Z mojej perspektywy to wygląda tak, że Jaśkowiak na chwilę zapomniał w jakim kraju mieszka. Możesz tu brać milionowe łapówy, zatrudniać kolegów z przedszkola na stanowiska prezesów spółek państwa, możesz w końcu żyć w całkowicie wyimaginowanym świecie zdrad, zamachów i szpiegów lecz jeśli nie pojawisz się w niedzielę w kościele, to wszyscy już wiedzą z jakim niegodziwcem mają do czynienia.
Jaśkowiak nigdy nie krył, że światopoglądowo bliżej mu raczej do Roberta Biedronia, niż Jarosława Gowina i to wkurzało tylko część społeczeństwa. Jego nieobecność na obchodach doprowadziła do powstania prawdziwej antyjaśkowiakowej inkwizycji.
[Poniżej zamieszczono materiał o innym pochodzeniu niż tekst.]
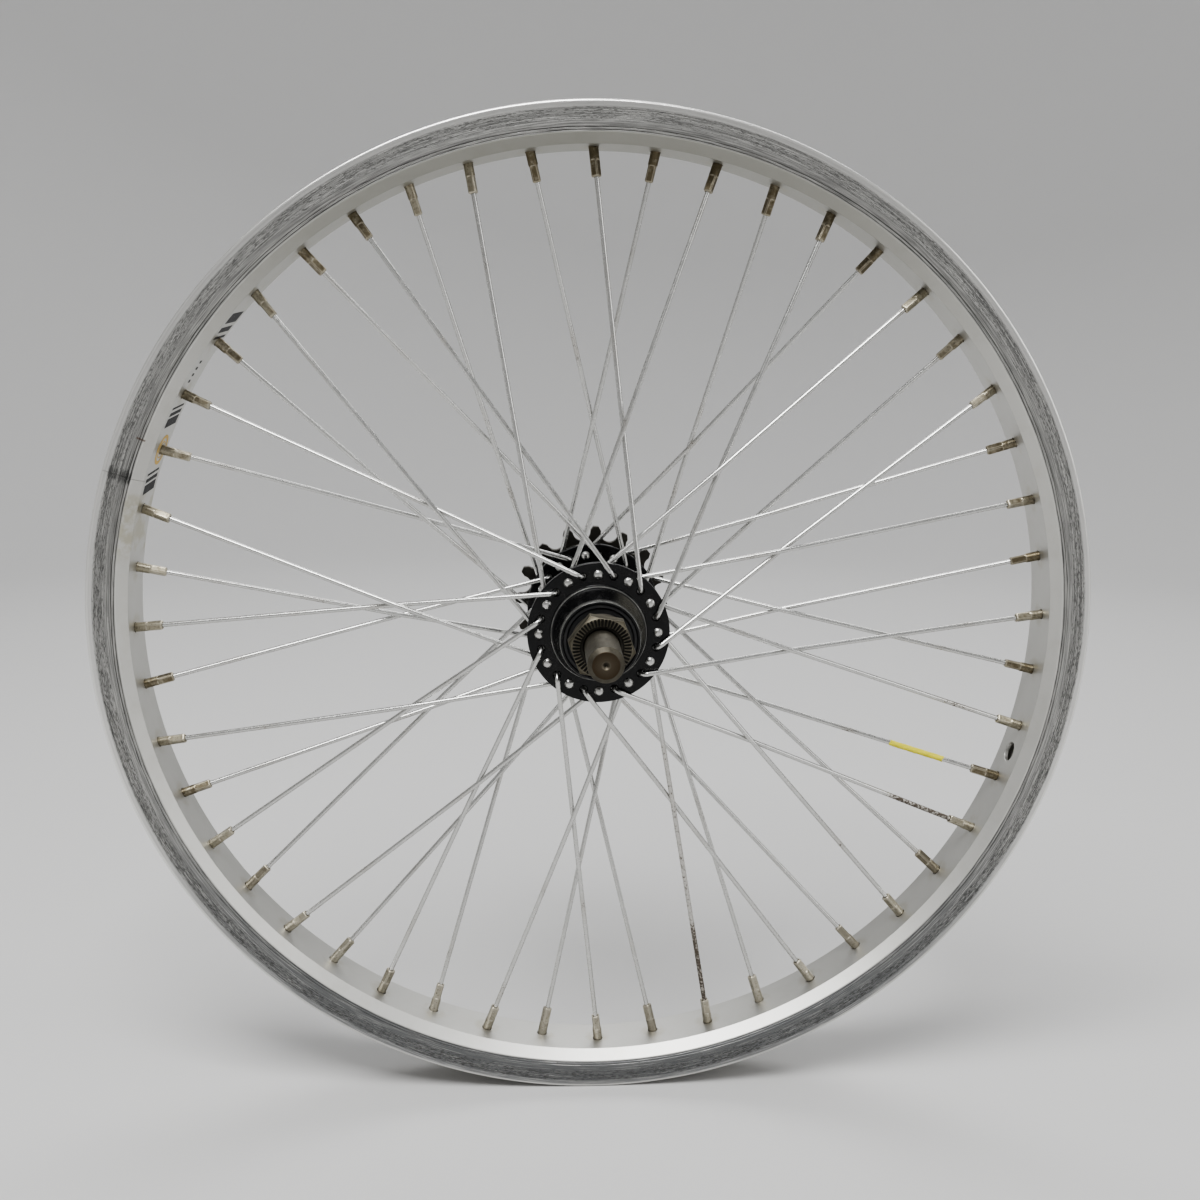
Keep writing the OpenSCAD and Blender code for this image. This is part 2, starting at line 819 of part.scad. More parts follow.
rim();
rim_joint_sleeve();
hub_shell();
axle();
spokes_left_outer();
spokes_left_inner();
spokes_right_outer();
spokes_right_inner();
nipples_left();
nipples_right();
spoke_tape();
left_outer_race();
left_inner_race();
left_balls();
left_cage();
left_bearing_shields();
right_outer_race();
right_inner_race();
right_balls();
right_cage();
right_bearing_shields();
left_dust_seal();
right_dust_seal();
left_spacer();
right_spacer();
left_locknut();
right_locknut();
freewheel_body();
freewheel_sprocket();
freewheel_cover();
freewheel_pawl_front();
freewheel_pawl_rear();
pawl_springs();
freewheel_balls_inboard();
freewheel_balls_outboard();
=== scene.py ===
"""Looks for the spoked wheel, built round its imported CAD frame.

Lengths are millimetres until a mesh is made, unless a name ends in _M. A station is a distance
outward from the wheel's plane. Angles turn from +X to +Z, as seen from the left side (-Y).
"""

import json
import math
import random

import bpy
from mathutils import Matrix, Vector


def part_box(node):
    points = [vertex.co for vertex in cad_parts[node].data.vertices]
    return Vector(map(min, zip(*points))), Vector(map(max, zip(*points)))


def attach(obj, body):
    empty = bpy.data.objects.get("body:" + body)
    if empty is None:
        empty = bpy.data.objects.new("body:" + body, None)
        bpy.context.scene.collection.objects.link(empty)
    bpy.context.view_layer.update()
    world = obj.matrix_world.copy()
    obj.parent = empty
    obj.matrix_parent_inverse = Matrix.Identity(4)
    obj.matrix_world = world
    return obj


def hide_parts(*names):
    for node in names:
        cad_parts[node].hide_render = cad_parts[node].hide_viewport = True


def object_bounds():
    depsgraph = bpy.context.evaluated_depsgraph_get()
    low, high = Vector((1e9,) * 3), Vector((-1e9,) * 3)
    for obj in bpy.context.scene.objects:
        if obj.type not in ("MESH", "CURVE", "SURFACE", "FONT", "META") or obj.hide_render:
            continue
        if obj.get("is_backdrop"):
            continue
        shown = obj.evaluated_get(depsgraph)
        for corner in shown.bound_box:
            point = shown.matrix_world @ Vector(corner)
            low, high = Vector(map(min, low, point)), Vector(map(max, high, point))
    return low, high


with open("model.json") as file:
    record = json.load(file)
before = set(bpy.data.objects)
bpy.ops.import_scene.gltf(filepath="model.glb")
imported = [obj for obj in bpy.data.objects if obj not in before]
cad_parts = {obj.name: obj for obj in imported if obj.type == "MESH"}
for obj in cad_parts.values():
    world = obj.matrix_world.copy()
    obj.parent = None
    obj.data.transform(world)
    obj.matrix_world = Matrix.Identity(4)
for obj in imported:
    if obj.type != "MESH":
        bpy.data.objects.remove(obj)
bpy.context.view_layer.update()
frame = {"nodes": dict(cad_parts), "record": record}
MM = 0.001


# ------------ sizes, from the frame

def reach(node, axis):
    """How far a CAD node reaches from the origin along an axis, in millimetres."""
    low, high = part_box(node)
    return max(high[axis], -low[axis]) / MM


MOUNTS = {m["name"]: m for m in frame["record"]["mounts"]}
VALVE = MOUNTS["valve_hole"]

LIP_R = round(reach("rim", 0) * 4) / 4
RIM_HALF = reach("rim", 1)
BED_R = LIP_R - 16.25
BED_HALF = 10.76
SHOULDER_R = BED_R + 3.9
SEAT_R = LIP_R - 6.75
WELL_R = SEAT_R - 2
SIDE_WALL = 2.2
SKIN = 1.7
BED_WALL = 1.8

SPOKES = 48
PITCH = 360 / SPOKES
HOLE_STEP = 2 * PITCH
CROSS = 6 * PITCH
VALVE_ANGLE = math.degrees(math.atan2(VALVE["axis"][2], VALVE["axis"][0]))
RIM_PHASE = VALVE_ANGLE - 44.5 * PITCH
SEAM_ANGLE = VALVE_ANGLE + 180

FLANGE_R = reach("hub_shell", 0)
HUB_END = reach("hub_shell", 1)
FLANGE_IN, FLANGE_OUT = 24, 27
HOLE_CIRCLE = 24.33
BOSS_R, BOSS_END_R = 19.6, 16.1
THREAD_R, THREAD_SHOULDER = 17.4, 31
SEAL_R = reach("left_dust_seal", 0)
AXLE_R = MOUNTS["axle_end_left"]["dims"]["r_mm"]
AXLE_END = reach("axle", 1)
NUT_CORNER = 13.5
NUT_TURN = -9.1
NUT_FACE = reach("left_locknut", 1)
SPACER_END = reach("left_spacer", 1)
BEARING_OUT = reach("left_outer_race", 1)

SPOKE_R = 1.0
ELBOW_R = 2.5
STAGGER = 1.5
LACE_Y, LACE_GAP = 16.8, 2.2
NIPPLE_SHOW = 12
NIPPLE_SEAT = 2.5

# A spoke family: first rim hole, direction round the hub, elbow outside or inside, side
FAMILIES = {
    "left_outer": (3, 1, 1, 1),
    "left_inner": (1, -1, -1, 1),
    "right_outer": (2, -1, 1, -1),
    "right_inner": (0, 1, -1, -1),
}
PER_FAMILY = SPOKES // 4

ON_LEFT = Matrix.Rotation(math.radians(90), 4, "X")
ON_RIGHT = ON_LEFT @ Matrix.Rotation(math.radians(180), 4, "X")


# ------------ meshes

class Solids:
    """Collects closed solids, in millimetres, with a named number for each vertex."""

    def __init__(self):
        self.verts = []
        self.faces = []
        self.marks = {}

    def add(self, verts, faces, matrix=Matrix.Identity(4), **marks):
        """Adds one solid. A mark is one number for the solid or a list with one for each vertex."""
        start = len(self.verts)
        self.verts += [matrix @ Vector(v) for v in verts]
        self.faces += [[start + i for i in face] for face in faces]
        for name, value in marks.items():
            column = self.marks.setdefault(name, [0.0] * start)
            column += [0.0] * (start - len(column))
            column += list(value) if isinstance(value, list) else [value] * len(verts)

    def make(self, name):
        mesh = bpy.data.meshes.new(name)
        mesh.from_pydata([v * MM for v in self.verts], [], self.faces)
        for mark, column in self.marks.items():
            column += [0.0] * (len(self.verts) - len(column))
            layer = mesh.attributes.new(mark, "FLOAT", "POINT")
            layer.data.foreach_set("value", column)
        mesh.update()
        piece = bpy.data.objects.new(name, mesh)
        bpy.context.scene.collection.objects.link(piece)
        return piece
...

Owa inkwizycja obrosła w gadżety, jak na przykład kalendarz przyniesiony do Urzędu Miasta przez Poznański Ruch Obywatelski.
Ostatecznie przecież prezydent wcale nie zapomniał o tym co wydarzyło się 27 grudnia 1918 roku. Po prostu postanowił spędzić święta z rodziną. Jak możecie tak po ludzku tego nie rozumieć? Przecież od tego właśnie są święta! A prezydent nie jest tworem nadludzkim, czuje tak jak my i zapewne krwawi tak jak my. Choć z politykami to jednak nigdy nie wiadomo ;) Wiadomo natomiast, że po burzy, jaka przetoczyła się przez poznańskie społeczeństwo w sprawie nieobecności prezydenta, przez kilka następnych lat nasz kozioł ofiarny będzie musiał tłumaczyć się z nieobecności wnuczce nie Poznaniakom. Jest to o tyle przykre, że do niej nikogo w zastępstwie przysłać nie może.